▶ **What the task asks**: The entries below are to be repeated exactly as they stand.
# start of Data for this exercise
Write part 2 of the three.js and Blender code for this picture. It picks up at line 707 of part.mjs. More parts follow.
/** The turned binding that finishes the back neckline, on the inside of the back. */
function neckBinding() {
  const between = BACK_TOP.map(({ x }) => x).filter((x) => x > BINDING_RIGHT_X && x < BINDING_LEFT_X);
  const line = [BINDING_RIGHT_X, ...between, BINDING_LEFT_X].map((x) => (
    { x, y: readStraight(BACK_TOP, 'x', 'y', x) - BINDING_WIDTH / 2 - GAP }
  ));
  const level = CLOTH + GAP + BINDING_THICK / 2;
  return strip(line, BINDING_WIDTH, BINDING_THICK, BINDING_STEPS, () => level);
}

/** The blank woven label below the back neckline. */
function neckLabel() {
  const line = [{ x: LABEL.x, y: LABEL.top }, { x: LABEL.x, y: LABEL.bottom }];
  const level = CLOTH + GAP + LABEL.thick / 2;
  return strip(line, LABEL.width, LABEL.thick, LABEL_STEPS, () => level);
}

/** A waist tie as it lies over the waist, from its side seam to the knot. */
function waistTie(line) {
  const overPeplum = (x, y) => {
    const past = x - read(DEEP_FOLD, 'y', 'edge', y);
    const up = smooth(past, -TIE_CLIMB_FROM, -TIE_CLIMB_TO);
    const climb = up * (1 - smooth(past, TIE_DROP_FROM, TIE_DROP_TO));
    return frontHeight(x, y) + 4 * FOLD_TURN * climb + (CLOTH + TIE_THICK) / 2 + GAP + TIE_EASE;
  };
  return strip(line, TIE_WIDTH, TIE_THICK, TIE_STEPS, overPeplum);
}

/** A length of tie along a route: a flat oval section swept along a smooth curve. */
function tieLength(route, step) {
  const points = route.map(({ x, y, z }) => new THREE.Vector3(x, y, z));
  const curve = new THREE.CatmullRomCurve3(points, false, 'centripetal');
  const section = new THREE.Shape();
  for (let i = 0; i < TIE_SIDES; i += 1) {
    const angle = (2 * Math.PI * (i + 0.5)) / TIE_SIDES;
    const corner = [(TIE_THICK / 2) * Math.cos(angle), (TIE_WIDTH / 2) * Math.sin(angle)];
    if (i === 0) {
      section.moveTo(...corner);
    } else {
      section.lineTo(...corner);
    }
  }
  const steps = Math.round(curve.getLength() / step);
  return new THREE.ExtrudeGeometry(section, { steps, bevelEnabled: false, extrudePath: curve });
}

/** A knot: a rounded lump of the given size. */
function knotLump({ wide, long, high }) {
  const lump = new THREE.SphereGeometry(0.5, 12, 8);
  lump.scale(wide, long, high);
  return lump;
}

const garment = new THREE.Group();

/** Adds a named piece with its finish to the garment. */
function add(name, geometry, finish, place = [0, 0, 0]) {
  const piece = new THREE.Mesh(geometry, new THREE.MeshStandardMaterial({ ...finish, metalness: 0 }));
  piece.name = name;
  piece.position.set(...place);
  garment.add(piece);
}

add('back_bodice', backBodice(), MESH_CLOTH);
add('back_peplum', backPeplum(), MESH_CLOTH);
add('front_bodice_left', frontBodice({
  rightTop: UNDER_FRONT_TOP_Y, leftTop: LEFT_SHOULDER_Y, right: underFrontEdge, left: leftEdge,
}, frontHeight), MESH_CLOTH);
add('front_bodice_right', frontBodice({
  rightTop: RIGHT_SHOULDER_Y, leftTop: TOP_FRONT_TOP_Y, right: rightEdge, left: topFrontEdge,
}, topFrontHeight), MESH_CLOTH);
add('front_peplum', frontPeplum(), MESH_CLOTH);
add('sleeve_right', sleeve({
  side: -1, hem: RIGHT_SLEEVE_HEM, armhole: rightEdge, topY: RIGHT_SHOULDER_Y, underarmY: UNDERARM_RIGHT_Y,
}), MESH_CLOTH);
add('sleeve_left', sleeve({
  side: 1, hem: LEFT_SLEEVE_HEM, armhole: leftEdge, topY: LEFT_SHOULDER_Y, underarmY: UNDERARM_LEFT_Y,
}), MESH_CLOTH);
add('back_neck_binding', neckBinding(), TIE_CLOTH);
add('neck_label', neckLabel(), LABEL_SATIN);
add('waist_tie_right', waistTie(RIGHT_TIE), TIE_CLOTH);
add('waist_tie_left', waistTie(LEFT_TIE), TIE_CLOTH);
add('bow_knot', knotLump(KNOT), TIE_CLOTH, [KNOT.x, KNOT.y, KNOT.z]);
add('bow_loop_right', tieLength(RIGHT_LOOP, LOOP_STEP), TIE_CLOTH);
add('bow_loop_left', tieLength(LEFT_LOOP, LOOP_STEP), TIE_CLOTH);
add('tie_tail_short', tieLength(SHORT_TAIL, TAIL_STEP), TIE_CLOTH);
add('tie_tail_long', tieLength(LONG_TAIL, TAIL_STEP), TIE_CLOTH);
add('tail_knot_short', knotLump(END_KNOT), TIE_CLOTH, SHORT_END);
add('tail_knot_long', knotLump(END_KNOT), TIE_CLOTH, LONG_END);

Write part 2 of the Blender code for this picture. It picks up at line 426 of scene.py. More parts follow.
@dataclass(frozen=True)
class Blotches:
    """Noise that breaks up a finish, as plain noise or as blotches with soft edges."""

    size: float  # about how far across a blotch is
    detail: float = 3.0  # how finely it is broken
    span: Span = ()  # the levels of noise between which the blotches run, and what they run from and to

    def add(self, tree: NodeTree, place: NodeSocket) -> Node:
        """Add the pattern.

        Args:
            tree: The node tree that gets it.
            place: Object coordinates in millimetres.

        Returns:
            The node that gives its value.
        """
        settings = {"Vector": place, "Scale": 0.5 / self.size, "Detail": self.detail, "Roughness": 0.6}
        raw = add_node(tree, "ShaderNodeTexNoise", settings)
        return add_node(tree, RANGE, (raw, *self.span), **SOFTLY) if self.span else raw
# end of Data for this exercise
▶ **Final result**:
Write part 2 of the three.js and Blender code for this picture. It picks up at line 707 of part.mjs. More parts follow.
/** The turned binding that finishes the back neckline, on the inside of the back. */
function neckBinding() {
  const between = BACK_TOP.map(({ x }) => x).filter((x) => x > BINDING_RIGHT_X && x < BINDING_LEFT_X);
  const line = [BINDING_RIGHT_X, ...between, BINDING_LEFT_X].map((x) => (
    { x, y: readStraight(BACK_TOP, 'x', 'y', x) - BINDING_WIDTH / 2 - GAP }
  ));
  const level = CLOTH + GAP + BINDING_THICK / 2;
  return strip(line, BINDING_WIDTH, BINDING_THICK, BINDING_STEPS, () => level);
}

/** The blank woven label below the back neckline. */
function neckLabel() {
  const line = [{ x: LABEL.x, y: LABEL.top }, { x: LABEL.x, y: LABEL.bottom }];
  const level = CLOTH + GAP + LABEL.thick / 2;
  return strip(line, LABEL.width, LABEL.thick, LABEL_STEPS, () => level);
}

/** A waist tie as it lies over the waist, from its side seam to the knot. */
function waistTie(line) {
  const overPeplum = (x, y) => {
    const past = x - read(DEEP_FOLD, 'y', 'edge', y);
    const up = smooth(past, -TIE_CLIMB_FROM, -TIE_CLIMB_TO);
    const climb = up * (1 - smooth(past, TIE_DROP_FROM, TIE_DROP_TO));
    return frontHeight(x, y) + 4 * FOLD_TURN * climb + (CLOTH + TIE_THICK) / 2 + GAP + TIE_EASE;
  };
  return strip(line, TIE_WIDTH, TIE_THICK, TIE_STEPS, overPeplum);
}

/** A length of tie along a route: a flat oval section swept along a smooth curve. */
function tieLength(route, step) {
  const points = route.map(({ x, y, z }) => new THREE.Vector3(x, y, z));
  const curve = new THREE.CatmullRomCurve3(points, false, 'centripetal');
  const section = new THREE.Shape();
  for (let i = 0; i < TIE_SIDES; i += 1) {
    const angle = (2 * Math.PI * (i + 0.5)) / TIE_SIDES;
    const corner = [(TIE_THICK / 2) * Math.cos(angle), (TIE_WIDTH / 2) * Math.sin(angle)];
    if (i === 0) {
      section.moveTo(...corner);
    } else {
      section.lineTo(...corner);
    }
  }
  const steps = Math.round(curve.getLength() / step);
  return new THREE.ExtrudeGeometry(section, { steps, bevelEnabled: false, extrudePath: curve });
}

/** A knot: a rounded lump of the given size. */
function knotLump({ wide, long, high }) {
  const lump = new THREE.SphereGeometry(0.5, 12, 8);
  lump.scale(wide, long, high);
  return lump;
}

const garment = new THREE.Group();

/** Adds a named piece with its finish to the garment. */
function add(name, geometry, finish, place = [0, 0, 0]) {
  const piece = new THREE.Mesh(geometry, new THREE.MeshStandardMaterial({ ...finish, metalness: 0 }));
  piece.name = name;
  piece.position.set(...place);
  garment.add(piece);
}

add('back_bodice', backBodice(), MESH_CLOTH);
add('back_peplum', backPeplum(), MESH_CLOTH);
add('front_bodice_left', frontBodice({
  rightTop: UNDER_FRONT_TOP_Y, leftTop: LEFT_SHOULDER_Y, right: underFrontEdge, left: leftEdge,
}, frontHeight), MESH_CLOTH);
add('front_bodice_right', frontBodice({
  rightTop: RIGHT_SHOULDER_Y, leftTop: TOP_FRONT_TOP_Y, right: rightEdge, left: topFrontEdge,
}, topFrontHeight), MESH_CLOTH);
add('front_peplum', frontPeplum(), MESH_CLOTH);
add('sleeve_right', sleeve({
  side: -1, hem: RIGHT_SLEEVE_HEM, armhole: rightEdge, topY: RIGHT_SHOULDER_Y, underarmY: UNDERARM_RIGHT_Y,
}), MESH_CLOTH);
add('sleeve_left', sleeve({
  side: 1, hem: LEFT_SLEEVE_HEM, armhole: leftEdge, topY: LEFT_SHOULDER_Y, underarmY: UNDERARM_LEFT_Y,
}), MESH_CLOTH);
add('back_neck_binding', neckBinding(), TIE_CLOTH);
add('neck_label', neckLabel(), LABEL_SATIN);
add('waist_tie_right', waistTie(RIGHT_TIE), TIE_CLOTH);
add('waist_tie_left', waistTie(LEFT_TIE), TIE_CLOTH);
add('bow_knot', knotLump(KNOT), TIE_CLOTH, [KNOT.x, KNOT.y, KNOT.z]);
add('bow_loop_right', tieLength(RIGHT_LOOP, LOOP_STEP), TIE_CLOTH);
add('bow_loop_left', tieLength(LEFT_LOOP, LOOP_STEP), TIE_CLOTH);
add('tie_tail_short', tieLength(SHORT_TAIL, TAIL_STEP), TIE_CLOTH);
add('tie_tail_long', tieLength(LONG_TAIL, TAIL_STEP), TIE_CLOTH);
add('tail_knot_short', knotLump(END_KNOT), TIE_CLOTH, SHORT_END);
add('tail_knot_long', knotLump(END_KNOT), TIE_CLOTH, LONG_END);

Write part 2 of the Blender code for this picture. It picks up at line 426 of scene.py. More parts follow.
@dataclass(frozen=True)
class Blotches:
    """Noise that breaks up a finish, as plain noise or as blotches with soft edges."""

    size: float  # about how far across a blotch is
    detail: float = 3.0  # how finely it is broken
    span: Span = ()  # the levels of noise between which the blotches run, and what they run from and to

    def add(self, tree: NodeTree, place: NodeSocket) -> Node:
        """Add the pattern.

        Args:
            tree: The node tree that gets it.
            place: Object coordinates in millimetres.

        Returns:
            The node that gives its value.
        """
        settings = {"Vector": place, "Scale": 0.5 / self.size, "Detail": self.detail, "Roughness": 0.6}
        raw = add_node(tree, "ShaderNodeTexNoise", settings)
        return add_node(tree, RANGE, (raw, *self.span), **SOFTLY) if self.span else raw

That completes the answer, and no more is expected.